__COLLECTED DATA__
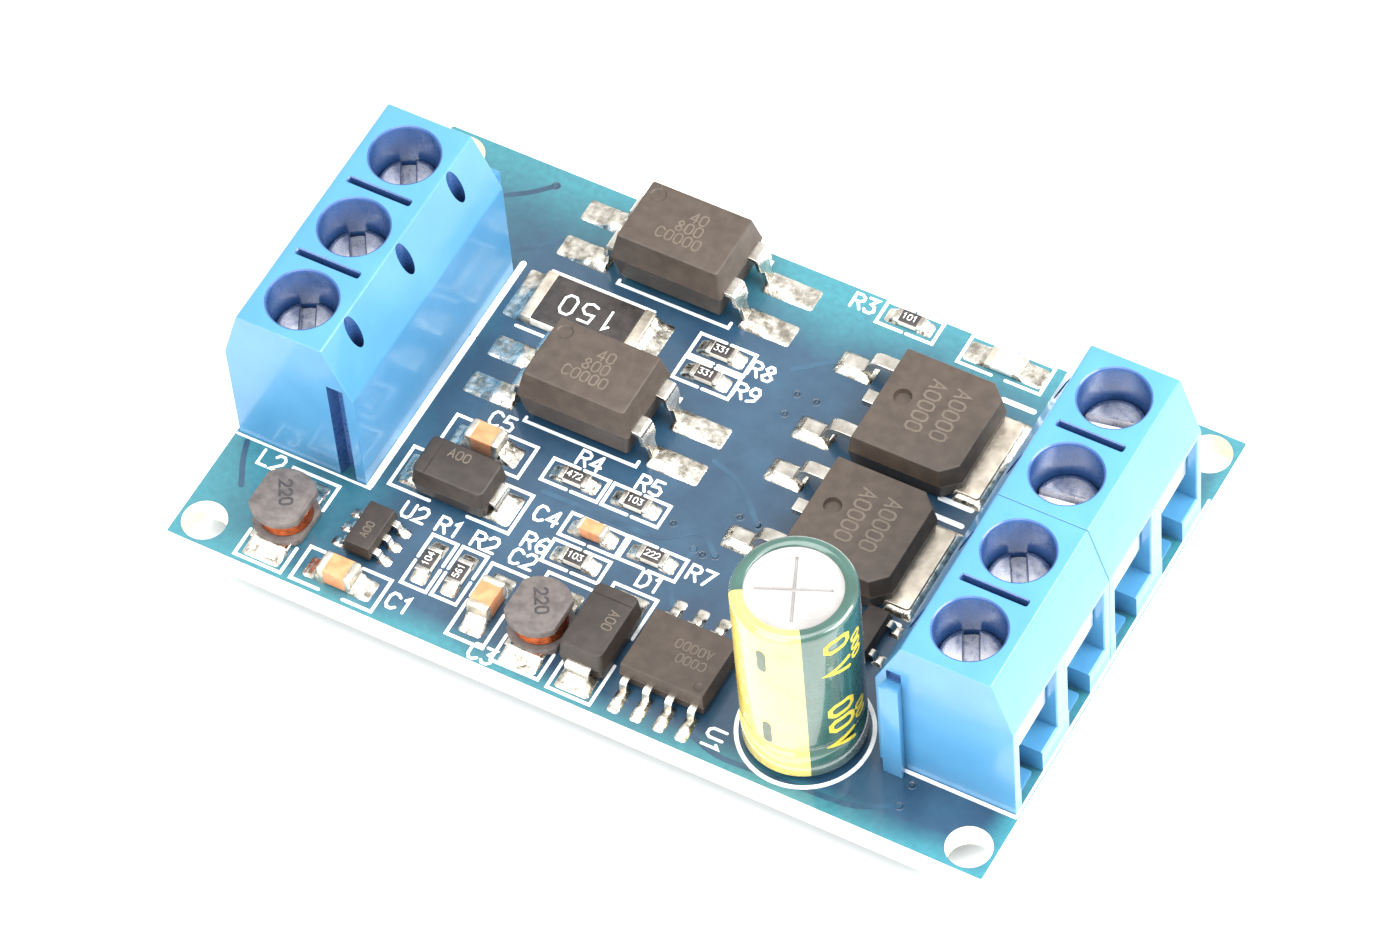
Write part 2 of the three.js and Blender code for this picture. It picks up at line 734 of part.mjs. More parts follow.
const capacitor = new THREE.Group();
capacitor.position.set(CAPACITOR.x, CAPACITOR.y, 0);
board.add(capacitor);
place(capacitor, 'capacitor_can', canSolid(), finish(COLOUR.aluminium, 0.35, 1));
place(capacitor, 'capacitor_sleeve', sleeveSolid(), finish(COLOUR.sleeve, 0.35));
place(capacitor, 'capacitor_bung', bungSolid(), finish(COLOUR.rubber, 0.8));
place(capacitor, 'capacitor_foil_roll', foilRollSolid(), finish(COLOUR.foil, 0.6));
[-1, 1].forEach((side, index) => {
  place(
    capacitor, `capacitor_lead_${index + 1}`, capacitorLeadSolid(), finish(COLOUR.tin, 0.3, 1),
    0, side * CAPACITOR.leadPitch / 2,
  );
});

export default part;
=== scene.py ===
"""The looks of an opto-isolated power driver module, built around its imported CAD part.

Shapes are drawn in millimetres over the board's face, z = 0 there, and placed in metres.
Places come from the boxes of the CAD nodes; the dimensions of fine detail are named below.
"""

import itertools
import json
import math
from math import cos, pi, radians, sin

import bmesh
import bpy
from mathutils import Matrix, Quaternion, Vector, noise

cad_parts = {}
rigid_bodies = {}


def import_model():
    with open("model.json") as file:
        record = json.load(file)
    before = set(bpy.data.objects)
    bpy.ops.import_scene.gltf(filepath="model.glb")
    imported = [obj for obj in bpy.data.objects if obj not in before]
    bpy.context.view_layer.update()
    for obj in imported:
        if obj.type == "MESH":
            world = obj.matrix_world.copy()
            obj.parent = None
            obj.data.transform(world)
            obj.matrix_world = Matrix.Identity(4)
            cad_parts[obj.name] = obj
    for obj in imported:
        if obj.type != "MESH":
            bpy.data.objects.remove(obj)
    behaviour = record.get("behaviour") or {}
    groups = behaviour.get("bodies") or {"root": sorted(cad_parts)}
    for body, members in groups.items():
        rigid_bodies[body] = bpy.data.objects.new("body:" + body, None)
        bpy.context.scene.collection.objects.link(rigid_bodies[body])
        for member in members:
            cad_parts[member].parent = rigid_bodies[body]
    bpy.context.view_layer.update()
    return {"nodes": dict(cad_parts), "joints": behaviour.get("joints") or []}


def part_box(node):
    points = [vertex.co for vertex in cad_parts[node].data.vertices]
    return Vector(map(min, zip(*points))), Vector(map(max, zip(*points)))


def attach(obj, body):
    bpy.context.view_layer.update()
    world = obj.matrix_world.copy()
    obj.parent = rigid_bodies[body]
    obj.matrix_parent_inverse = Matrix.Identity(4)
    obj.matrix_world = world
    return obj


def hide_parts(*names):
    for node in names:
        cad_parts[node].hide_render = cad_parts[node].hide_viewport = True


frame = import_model()

MM = 0.001
BOARD_LOW, BOARD_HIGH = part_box("circuit_board")
TOP = BOARD_HIGH.z
BOARD = (BOARD_HIGH - BOARD_LOW) / MM
ROOT = "board_assembly"
POLES = range(1, 8)
HINGES = {j["child"]: j["pos_m"] for j in frame["joints"] if j["type"] == "hinge"}
SCREW_AXES = [tuple(v / MM for v in HINGES[f"clamp_screw_{k}"][:2]) for k in POLES]

# ---------------------------------------------------------------- camera


def put_in_scene(name, data):
    made = bpy.data.objects.new(name, data)
    bpy.context.scene.collection.objects.link(made)
    return made


def outward(azimuth, elevation):
    """The way out from the board: degrees from -Y round to +X, then degrees up."""
    turn, rise = radians(azimuth), radians(elevation)
    return Vector((sin(turn) * cos(rise), -cos(turn) * cos(rise), sin(rise)))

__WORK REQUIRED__
Everything from the first line of the material through the line containing "imported CAD part." is to be printed exactly; lines after that are to be left out.

__EXERCISE RESPONSE__
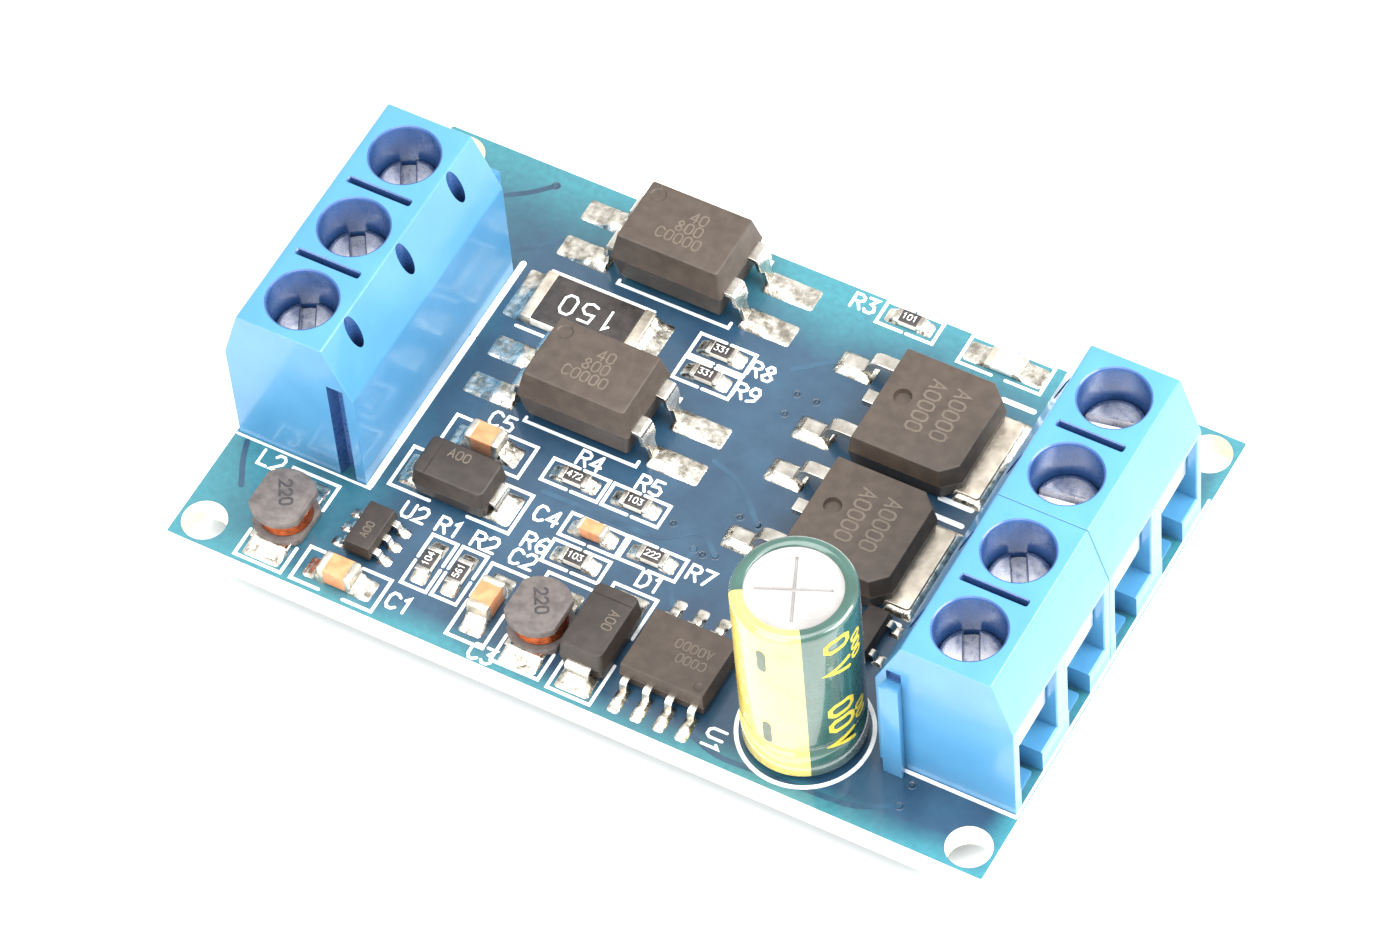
Write part 2 of the three.js and Blender code for this picture. It picks up at line 734 of part.mjs. More parts follow.
const capacitor = new THREE.Group();
capacitor.position.set(CAPACITOR.x, CAPACITOR.y, 0);
board.add(capacitor);
place(capacitor, 'capacitor_can', canSolid(), finish(COLOUR.aluminium, 0.35, 1));
place(capacitor, 'capacitor_sleeve', sleeveSolid(), finish(COLOUR.sleeve, 0.35));
place(capacitor, 'capacitor_bung', bungSolid(), finish(COLOUR.rubber, 0.8));
place(capacitor, 'capacitor_foil_roll', foilRollSolid(), finish(COLOUR.foil, 0.6));
[-1, 1].forEach((side, index) => {
  place(
    capacitor, `capacitor_lead_${index + 1}`, capacitorLeadSolid(), finish(COLOUR.tin, 0.3, 1),
    0, side * CAPACITOR.leadPitch / 2,
  );
});

export default part;
=== scene.py ===
"""The looks of an opto-isolated power driver module, built around its imported CAD part.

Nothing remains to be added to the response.